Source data
———

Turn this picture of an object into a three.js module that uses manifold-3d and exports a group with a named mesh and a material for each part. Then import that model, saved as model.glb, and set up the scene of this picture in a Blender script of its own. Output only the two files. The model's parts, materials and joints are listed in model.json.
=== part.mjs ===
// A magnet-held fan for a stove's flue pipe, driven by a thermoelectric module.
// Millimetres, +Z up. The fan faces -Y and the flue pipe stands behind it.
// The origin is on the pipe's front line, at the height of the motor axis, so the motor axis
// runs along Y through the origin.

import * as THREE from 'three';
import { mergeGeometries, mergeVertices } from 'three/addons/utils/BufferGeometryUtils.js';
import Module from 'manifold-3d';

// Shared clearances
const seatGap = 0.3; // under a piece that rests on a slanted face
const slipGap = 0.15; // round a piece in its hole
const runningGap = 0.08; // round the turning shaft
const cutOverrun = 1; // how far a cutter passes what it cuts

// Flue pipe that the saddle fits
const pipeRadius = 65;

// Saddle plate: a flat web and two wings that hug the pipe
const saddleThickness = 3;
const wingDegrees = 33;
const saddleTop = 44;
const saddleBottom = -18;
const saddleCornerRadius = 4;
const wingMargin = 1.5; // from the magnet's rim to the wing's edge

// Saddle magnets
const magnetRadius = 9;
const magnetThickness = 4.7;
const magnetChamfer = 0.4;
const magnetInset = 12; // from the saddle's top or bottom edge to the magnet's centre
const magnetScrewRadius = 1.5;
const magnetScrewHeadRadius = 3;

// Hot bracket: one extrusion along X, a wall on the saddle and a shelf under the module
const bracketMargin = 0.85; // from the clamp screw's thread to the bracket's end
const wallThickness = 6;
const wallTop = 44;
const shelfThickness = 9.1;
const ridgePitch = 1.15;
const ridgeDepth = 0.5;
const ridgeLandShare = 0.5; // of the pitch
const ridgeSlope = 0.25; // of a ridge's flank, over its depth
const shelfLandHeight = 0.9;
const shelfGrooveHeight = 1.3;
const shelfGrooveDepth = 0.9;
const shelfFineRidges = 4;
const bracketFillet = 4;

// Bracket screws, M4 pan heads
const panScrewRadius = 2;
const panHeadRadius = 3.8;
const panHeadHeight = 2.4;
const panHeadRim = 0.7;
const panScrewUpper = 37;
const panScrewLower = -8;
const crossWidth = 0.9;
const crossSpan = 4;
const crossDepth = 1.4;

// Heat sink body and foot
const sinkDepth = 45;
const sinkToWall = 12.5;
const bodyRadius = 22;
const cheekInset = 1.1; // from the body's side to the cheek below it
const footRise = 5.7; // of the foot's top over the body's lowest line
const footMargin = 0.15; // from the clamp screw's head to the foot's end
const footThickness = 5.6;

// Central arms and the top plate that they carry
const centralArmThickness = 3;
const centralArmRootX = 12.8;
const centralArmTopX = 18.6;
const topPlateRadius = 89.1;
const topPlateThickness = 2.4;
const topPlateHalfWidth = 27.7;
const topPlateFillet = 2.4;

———

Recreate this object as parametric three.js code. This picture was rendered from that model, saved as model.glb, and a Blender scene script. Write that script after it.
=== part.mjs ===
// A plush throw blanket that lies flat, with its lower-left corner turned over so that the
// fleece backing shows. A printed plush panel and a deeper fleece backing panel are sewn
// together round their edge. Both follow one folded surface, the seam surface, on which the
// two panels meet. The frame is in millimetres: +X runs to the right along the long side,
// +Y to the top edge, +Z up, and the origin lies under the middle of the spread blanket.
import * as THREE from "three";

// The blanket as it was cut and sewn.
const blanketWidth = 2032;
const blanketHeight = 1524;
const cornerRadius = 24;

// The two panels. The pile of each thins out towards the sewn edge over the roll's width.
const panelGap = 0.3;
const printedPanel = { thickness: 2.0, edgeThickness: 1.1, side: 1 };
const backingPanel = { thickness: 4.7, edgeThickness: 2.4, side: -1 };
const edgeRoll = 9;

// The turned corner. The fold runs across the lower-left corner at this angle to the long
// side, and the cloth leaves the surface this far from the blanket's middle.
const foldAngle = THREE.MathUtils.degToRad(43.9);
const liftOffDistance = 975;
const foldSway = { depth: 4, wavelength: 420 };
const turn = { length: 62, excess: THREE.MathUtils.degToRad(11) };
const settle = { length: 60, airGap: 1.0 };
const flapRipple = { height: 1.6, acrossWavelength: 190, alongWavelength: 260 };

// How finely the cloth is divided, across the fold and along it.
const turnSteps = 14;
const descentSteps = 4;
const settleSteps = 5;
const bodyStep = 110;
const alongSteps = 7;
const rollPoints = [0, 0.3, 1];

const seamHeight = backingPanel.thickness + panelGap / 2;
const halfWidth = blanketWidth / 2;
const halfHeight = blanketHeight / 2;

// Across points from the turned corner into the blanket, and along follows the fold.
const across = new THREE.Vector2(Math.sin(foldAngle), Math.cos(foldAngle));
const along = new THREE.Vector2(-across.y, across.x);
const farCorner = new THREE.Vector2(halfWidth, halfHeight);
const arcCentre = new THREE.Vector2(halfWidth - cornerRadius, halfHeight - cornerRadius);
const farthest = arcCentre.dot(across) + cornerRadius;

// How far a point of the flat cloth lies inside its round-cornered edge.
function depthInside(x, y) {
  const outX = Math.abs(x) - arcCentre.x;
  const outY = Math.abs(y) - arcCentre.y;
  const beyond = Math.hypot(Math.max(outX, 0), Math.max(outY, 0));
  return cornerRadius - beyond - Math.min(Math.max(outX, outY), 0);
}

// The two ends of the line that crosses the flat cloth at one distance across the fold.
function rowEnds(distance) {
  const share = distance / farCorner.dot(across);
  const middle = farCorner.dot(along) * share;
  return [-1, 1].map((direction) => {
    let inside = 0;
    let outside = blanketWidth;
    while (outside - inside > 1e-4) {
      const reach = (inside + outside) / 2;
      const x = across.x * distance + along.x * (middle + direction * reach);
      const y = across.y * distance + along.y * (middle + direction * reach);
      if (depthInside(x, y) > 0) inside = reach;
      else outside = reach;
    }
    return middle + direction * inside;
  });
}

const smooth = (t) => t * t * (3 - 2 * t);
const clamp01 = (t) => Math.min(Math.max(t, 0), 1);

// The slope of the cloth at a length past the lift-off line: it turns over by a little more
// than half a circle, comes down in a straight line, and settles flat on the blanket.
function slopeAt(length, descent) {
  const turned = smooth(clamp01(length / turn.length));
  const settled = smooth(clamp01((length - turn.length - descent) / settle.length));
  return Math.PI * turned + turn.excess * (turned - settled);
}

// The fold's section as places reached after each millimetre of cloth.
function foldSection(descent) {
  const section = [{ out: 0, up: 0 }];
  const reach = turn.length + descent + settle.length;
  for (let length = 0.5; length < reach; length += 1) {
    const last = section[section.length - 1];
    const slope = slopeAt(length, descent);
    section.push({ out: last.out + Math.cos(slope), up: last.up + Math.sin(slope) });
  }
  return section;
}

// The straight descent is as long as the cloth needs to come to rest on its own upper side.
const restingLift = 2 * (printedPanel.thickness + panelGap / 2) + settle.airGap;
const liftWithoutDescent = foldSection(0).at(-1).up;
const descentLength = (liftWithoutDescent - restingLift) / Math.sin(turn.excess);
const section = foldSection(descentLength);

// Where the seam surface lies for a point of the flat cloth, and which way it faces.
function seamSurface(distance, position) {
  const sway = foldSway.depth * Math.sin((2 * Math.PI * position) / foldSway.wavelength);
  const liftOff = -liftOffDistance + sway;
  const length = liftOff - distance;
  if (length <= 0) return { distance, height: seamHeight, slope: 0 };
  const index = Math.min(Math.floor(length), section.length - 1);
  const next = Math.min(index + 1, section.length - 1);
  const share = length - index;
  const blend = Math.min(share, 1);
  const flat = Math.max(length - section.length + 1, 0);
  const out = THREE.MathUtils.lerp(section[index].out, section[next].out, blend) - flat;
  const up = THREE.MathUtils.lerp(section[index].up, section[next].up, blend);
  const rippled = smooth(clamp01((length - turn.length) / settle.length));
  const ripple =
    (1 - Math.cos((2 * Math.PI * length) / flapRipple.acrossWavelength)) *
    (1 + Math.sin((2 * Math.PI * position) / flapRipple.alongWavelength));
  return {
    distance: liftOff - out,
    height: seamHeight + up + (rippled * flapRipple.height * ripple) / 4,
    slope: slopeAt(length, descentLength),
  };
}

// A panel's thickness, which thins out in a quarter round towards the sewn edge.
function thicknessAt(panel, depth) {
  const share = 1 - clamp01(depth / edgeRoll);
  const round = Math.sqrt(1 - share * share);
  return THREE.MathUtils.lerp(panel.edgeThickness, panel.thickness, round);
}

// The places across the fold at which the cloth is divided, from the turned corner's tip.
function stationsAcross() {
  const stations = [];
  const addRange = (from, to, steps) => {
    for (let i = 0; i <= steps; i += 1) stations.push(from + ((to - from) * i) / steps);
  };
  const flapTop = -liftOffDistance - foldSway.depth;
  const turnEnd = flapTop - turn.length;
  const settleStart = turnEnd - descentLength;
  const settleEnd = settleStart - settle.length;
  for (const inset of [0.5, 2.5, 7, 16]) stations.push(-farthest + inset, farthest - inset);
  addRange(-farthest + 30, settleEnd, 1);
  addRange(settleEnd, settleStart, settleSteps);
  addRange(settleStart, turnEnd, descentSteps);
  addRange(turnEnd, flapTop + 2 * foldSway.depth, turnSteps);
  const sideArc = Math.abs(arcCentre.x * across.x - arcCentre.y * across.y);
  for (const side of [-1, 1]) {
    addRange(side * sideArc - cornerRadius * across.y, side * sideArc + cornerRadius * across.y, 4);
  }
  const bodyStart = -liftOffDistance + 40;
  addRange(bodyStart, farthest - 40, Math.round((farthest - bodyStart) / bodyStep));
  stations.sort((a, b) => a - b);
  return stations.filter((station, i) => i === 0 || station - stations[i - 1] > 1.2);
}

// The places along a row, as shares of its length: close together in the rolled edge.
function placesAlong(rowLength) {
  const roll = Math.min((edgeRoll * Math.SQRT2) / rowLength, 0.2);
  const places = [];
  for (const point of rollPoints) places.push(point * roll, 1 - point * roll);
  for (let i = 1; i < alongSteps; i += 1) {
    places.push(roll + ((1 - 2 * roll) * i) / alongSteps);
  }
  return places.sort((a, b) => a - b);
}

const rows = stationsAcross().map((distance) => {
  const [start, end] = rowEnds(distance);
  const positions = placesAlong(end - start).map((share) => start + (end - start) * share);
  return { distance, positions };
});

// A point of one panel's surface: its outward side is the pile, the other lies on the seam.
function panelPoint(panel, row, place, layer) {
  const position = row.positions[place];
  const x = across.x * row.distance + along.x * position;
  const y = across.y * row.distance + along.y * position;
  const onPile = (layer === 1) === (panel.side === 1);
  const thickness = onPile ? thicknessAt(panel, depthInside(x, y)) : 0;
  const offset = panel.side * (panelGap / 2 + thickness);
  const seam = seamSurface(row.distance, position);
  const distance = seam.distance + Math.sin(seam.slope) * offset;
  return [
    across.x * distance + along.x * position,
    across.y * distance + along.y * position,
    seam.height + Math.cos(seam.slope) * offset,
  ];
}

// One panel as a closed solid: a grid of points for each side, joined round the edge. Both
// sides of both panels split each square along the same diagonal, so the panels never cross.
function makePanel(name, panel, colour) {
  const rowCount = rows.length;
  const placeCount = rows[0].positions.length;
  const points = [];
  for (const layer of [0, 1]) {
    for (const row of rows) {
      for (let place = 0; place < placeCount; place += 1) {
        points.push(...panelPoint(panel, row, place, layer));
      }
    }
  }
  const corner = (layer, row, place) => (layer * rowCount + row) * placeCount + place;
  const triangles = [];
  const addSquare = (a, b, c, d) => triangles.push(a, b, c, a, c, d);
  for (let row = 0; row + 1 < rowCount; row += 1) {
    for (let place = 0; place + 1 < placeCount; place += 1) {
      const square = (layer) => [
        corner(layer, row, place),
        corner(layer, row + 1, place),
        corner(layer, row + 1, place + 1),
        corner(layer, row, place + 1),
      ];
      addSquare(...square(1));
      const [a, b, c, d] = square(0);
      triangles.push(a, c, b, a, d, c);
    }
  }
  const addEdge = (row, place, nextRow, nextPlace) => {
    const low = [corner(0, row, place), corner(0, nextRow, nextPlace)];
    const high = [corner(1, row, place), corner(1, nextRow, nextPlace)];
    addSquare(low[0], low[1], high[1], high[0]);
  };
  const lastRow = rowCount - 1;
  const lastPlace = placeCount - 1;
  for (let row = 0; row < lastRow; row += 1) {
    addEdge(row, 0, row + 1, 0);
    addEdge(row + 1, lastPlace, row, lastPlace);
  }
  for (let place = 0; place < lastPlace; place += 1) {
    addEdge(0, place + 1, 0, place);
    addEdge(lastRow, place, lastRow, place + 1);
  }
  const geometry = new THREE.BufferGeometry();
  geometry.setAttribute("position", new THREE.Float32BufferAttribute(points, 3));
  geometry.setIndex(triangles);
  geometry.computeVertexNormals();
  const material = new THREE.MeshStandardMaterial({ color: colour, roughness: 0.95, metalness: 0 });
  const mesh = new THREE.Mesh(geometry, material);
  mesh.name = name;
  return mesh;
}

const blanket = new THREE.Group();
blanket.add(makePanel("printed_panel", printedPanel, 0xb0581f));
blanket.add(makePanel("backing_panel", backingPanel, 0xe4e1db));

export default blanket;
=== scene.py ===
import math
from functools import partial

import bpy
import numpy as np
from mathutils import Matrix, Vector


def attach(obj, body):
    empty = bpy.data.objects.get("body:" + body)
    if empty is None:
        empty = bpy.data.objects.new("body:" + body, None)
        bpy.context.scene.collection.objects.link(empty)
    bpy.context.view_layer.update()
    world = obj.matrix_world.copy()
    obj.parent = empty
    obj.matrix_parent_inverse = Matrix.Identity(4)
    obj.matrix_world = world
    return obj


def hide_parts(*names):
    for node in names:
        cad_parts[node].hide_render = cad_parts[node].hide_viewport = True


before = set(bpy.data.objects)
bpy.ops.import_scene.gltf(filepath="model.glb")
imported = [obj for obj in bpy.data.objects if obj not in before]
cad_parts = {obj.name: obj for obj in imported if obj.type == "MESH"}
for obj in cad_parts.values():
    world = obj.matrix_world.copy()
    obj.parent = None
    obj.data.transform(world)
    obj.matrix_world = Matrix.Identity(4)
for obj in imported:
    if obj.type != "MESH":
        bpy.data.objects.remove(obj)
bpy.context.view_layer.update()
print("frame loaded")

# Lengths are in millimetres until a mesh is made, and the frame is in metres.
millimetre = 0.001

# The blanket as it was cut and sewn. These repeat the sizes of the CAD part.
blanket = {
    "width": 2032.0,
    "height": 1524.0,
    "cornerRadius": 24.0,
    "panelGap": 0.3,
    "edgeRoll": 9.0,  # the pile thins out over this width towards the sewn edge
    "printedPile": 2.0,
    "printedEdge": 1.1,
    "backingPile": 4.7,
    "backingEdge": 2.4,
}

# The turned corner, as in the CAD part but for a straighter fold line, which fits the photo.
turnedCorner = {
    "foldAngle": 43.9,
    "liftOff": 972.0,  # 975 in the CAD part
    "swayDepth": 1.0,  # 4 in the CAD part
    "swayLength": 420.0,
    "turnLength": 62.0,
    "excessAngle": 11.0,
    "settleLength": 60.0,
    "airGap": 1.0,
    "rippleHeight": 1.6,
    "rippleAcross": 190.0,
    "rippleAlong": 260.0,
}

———

* **Written exercise**: Exactly and only the lines from the line with "Turn this picture" to the line with "const magnetScrewHeadRadius = 3;", both included, are to be printed.

* **Task response**:
Turn this picture of an object into a three.js module that uses manifold-3d and exports a group with a named mesh and a material for each part. Then import that model, saved as model.glb, and set up the scene of this picture in a Blender script of its own. Output only the two files. The model's parts, materials and joints are listed in model.json.
=== part.mjs ===
// A magnet-held fan for a stove's flue pipe, driven by a thermoelectric module.
// Millimetres, +Z up. The fan faces -Y and the flue pipe stands behind it.
// The origin is on the pipe's front line, at the height of the motor axis, so the motor axis
// runs along Y through the origin.

import * as THREE from 'three';
import { mergeGeometries, mergeVertices } from 'three/addons/utils/BufferGeometryUtils.js';
import Module from 'manifold-3d';

// Shared clearances
const seatGap = 0.3; // under a piece that rests on a slanted face
const slipGap = 0.15; // round a piece in its hole
const runningGap = 0.08; // round the turning shaft
const cutOverrun = 1; // how far a cutter passes what it cuts

// Flue pipe that the saddle fits
const pipeRadius = 65;

// Saddle plate: a flat web and two wings that hug the pipe
const saddleThickness = 3;
const wingDegrees = 33;
const saddleTop = 44;
const saddleBottom = -18;
const saddleCornerRadius = 4;
const wingMargin = 1.5; // from the magnet's rim to the wing's edge

// Saddle magnets
const magnetRadius = 9;
const magnetThickness = 4.7;
const magnetChamfer = 0.4;
const magnetInset = 12; // from the saddle's top or bottom edge to the magnet's centre
const magnetScrewRadius = 1.5;
const magnetScrewHeadRadius = 3;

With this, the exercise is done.